- [Problem to work on]:
Find all the lines with "joints" and gather them.

- [Given information]:

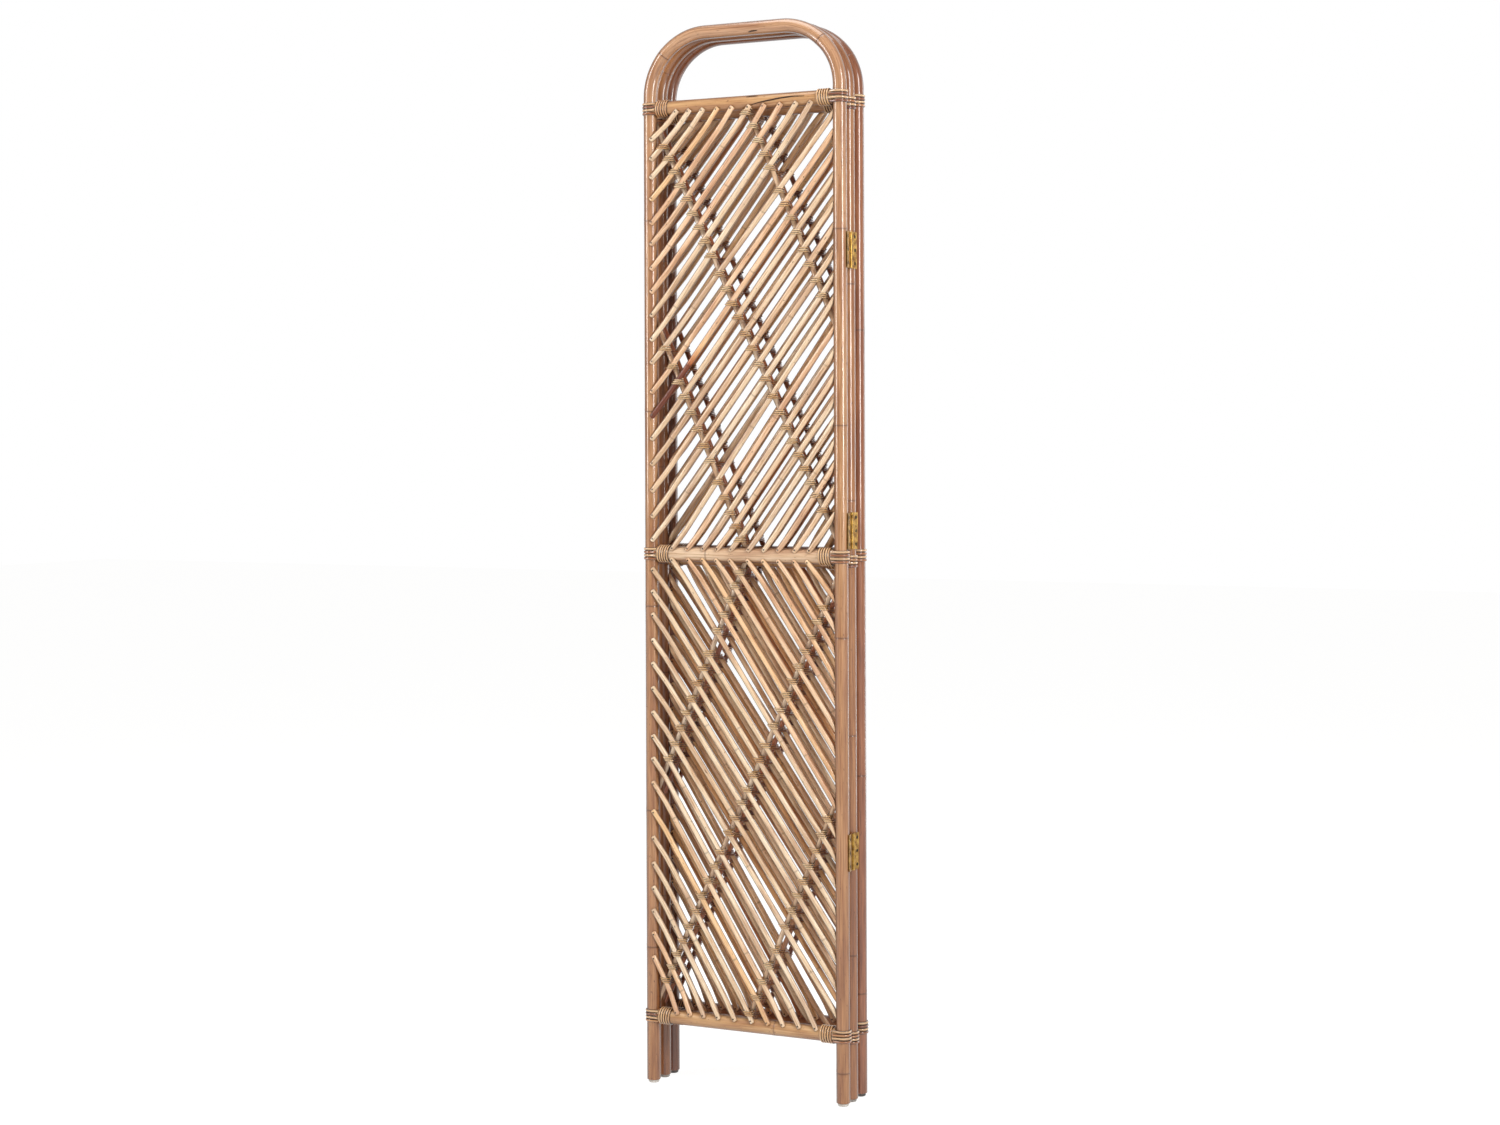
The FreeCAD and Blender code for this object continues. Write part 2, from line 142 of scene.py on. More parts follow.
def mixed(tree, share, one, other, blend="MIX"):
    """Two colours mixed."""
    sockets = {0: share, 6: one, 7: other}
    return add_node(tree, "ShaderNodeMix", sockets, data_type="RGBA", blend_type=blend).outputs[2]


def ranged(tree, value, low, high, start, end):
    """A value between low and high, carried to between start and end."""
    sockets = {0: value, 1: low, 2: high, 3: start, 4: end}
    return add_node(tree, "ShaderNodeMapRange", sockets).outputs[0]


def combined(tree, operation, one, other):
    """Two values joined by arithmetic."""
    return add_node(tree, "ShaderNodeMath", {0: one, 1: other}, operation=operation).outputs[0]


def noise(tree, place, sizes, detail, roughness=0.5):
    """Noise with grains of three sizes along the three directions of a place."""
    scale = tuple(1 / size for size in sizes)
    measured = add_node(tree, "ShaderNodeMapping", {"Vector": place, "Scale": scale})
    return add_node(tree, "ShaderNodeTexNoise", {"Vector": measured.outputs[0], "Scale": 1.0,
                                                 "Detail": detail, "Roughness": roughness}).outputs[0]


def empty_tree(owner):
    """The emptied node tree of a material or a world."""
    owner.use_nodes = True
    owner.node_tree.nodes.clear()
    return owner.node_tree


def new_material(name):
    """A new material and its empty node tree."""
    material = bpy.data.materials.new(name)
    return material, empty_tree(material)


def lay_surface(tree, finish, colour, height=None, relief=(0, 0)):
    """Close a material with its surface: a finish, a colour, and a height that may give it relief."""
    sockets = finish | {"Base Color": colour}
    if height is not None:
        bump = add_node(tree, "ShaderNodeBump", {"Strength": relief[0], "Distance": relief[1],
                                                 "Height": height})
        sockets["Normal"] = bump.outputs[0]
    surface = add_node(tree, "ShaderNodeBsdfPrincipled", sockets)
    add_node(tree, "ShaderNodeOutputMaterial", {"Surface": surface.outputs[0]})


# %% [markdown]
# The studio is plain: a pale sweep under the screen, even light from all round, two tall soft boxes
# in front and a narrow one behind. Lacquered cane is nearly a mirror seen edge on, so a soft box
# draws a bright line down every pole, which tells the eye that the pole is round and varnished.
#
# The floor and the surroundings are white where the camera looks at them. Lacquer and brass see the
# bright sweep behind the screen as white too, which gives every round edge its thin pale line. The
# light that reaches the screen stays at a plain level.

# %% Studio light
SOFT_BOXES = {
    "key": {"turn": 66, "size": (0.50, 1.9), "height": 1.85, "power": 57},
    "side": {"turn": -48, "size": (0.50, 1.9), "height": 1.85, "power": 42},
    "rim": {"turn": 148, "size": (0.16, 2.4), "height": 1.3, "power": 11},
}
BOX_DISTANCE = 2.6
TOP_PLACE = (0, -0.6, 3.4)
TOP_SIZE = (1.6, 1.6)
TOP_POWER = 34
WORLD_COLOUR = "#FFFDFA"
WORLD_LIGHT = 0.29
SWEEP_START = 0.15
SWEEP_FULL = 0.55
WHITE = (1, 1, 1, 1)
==
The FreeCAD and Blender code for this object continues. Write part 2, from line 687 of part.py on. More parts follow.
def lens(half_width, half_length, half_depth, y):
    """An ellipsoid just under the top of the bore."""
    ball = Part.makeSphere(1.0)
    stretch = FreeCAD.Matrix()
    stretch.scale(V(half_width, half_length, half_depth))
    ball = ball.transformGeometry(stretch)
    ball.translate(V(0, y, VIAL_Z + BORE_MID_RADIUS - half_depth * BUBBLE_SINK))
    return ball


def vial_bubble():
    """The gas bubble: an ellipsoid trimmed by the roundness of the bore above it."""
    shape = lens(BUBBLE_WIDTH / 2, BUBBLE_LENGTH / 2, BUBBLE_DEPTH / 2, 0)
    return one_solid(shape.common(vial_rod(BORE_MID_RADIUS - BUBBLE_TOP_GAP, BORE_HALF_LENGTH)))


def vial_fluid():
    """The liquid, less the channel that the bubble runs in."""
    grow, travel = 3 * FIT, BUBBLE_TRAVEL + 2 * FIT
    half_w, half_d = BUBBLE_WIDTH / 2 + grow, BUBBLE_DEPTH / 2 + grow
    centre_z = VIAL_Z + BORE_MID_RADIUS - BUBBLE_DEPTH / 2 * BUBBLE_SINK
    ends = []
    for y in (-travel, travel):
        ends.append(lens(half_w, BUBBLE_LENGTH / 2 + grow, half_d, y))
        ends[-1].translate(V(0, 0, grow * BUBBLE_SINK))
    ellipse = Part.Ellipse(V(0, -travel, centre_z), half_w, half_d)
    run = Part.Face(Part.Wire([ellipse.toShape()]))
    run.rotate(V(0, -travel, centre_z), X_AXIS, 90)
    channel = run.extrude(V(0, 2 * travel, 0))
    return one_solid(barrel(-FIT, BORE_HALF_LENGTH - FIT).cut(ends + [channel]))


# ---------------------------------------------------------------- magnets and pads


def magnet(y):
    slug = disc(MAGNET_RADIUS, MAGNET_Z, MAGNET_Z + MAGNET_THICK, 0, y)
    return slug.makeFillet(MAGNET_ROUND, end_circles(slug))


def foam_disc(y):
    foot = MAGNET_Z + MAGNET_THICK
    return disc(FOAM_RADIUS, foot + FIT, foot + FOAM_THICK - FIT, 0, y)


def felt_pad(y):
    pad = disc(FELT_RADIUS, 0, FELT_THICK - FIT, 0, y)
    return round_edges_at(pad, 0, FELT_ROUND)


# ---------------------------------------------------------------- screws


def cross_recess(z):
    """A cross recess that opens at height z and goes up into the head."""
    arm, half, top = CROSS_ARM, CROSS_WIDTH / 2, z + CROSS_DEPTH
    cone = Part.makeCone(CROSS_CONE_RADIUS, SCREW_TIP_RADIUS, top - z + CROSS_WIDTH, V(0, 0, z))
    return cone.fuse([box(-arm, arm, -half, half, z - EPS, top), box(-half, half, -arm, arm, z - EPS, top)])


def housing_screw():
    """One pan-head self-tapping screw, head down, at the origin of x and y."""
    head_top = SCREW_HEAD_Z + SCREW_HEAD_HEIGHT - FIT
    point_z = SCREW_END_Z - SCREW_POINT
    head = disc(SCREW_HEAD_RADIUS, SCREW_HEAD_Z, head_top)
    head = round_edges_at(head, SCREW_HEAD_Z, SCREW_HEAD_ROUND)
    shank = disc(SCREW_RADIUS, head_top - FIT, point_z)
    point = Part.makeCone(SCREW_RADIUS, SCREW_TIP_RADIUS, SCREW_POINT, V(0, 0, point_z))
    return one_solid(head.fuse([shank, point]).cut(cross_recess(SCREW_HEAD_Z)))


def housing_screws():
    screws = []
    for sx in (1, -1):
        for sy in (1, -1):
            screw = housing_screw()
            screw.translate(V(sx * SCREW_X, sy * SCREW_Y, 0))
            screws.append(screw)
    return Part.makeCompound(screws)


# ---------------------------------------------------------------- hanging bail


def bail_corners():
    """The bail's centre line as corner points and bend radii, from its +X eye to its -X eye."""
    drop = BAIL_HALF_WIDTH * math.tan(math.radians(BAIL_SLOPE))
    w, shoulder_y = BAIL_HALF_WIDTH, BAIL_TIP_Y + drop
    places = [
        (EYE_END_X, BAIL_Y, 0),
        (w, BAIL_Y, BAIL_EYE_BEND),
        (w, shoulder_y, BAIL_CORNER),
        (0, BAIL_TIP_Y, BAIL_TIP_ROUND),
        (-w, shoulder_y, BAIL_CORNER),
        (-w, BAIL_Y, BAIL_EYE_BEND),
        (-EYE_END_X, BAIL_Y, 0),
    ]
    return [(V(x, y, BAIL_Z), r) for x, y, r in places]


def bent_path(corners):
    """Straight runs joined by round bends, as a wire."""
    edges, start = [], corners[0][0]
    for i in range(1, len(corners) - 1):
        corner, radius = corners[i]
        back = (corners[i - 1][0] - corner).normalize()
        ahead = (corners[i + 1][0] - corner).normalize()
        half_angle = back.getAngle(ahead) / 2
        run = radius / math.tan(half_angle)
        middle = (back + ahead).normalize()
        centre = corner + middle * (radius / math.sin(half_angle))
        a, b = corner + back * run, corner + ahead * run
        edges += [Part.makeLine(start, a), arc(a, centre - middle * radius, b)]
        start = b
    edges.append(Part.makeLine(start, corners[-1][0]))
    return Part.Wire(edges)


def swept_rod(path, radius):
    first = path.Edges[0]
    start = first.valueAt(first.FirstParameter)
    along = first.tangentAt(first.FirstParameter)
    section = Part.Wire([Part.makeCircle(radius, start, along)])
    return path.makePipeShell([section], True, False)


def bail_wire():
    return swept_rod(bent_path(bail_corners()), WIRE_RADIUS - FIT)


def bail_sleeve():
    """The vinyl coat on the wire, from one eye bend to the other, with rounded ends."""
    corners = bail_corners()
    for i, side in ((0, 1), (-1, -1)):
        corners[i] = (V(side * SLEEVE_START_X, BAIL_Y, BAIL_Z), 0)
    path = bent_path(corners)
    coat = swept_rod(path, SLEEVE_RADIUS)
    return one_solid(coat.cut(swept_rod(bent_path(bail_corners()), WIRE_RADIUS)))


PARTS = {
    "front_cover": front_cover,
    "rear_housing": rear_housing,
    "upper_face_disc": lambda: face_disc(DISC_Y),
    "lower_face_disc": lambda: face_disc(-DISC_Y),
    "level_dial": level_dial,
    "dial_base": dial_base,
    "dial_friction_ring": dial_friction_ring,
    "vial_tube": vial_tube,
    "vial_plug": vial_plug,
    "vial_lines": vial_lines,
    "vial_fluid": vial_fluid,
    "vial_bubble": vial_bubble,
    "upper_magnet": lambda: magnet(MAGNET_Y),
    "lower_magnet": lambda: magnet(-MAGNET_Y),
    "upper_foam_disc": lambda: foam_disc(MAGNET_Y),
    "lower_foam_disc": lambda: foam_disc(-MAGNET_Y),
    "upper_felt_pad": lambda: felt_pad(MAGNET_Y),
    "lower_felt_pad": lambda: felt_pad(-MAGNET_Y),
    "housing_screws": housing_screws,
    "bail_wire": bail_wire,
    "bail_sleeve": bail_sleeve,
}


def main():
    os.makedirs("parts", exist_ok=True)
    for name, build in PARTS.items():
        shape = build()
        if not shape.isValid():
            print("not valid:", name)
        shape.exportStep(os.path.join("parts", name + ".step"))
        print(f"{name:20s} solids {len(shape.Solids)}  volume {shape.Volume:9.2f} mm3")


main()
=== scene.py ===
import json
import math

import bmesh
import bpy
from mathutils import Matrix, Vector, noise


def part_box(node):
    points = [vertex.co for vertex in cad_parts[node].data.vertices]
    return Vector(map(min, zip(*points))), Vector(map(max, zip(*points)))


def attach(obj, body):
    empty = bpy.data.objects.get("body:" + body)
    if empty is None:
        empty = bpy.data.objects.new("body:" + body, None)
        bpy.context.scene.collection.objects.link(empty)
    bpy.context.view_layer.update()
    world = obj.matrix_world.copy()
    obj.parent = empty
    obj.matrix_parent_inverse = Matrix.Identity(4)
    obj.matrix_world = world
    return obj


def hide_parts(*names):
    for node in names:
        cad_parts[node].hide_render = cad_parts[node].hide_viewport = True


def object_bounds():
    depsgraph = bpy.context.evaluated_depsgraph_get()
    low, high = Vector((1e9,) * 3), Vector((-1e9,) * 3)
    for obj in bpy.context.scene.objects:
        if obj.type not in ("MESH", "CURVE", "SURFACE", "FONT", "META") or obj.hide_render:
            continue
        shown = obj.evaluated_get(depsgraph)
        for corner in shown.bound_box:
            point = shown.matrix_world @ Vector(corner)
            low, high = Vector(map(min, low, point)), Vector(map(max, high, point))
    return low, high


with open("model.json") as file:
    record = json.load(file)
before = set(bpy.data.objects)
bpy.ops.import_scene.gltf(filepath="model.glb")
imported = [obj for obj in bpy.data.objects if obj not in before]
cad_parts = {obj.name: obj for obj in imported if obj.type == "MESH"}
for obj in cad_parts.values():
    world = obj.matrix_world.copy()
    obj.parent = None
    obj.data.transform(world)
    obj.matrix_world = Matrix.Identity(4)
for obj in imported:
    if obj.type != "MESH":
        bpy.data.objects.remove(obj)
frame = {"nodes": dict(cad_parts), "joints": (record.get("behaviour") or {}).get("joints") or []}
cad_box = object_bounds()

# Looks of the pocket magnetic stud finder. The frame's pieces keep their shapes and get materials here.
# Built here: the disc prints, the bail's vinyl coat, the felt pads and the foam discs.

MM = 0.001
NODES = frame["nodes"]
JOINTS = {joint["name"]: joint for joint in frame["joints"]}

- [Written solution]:
frame = {"nodes": dict(cad_parts), "joints": (record.get("behaviour") or {}).get("joints") or []}
JOINTS = {joint["name"]: joint for joint in frame["joints"]}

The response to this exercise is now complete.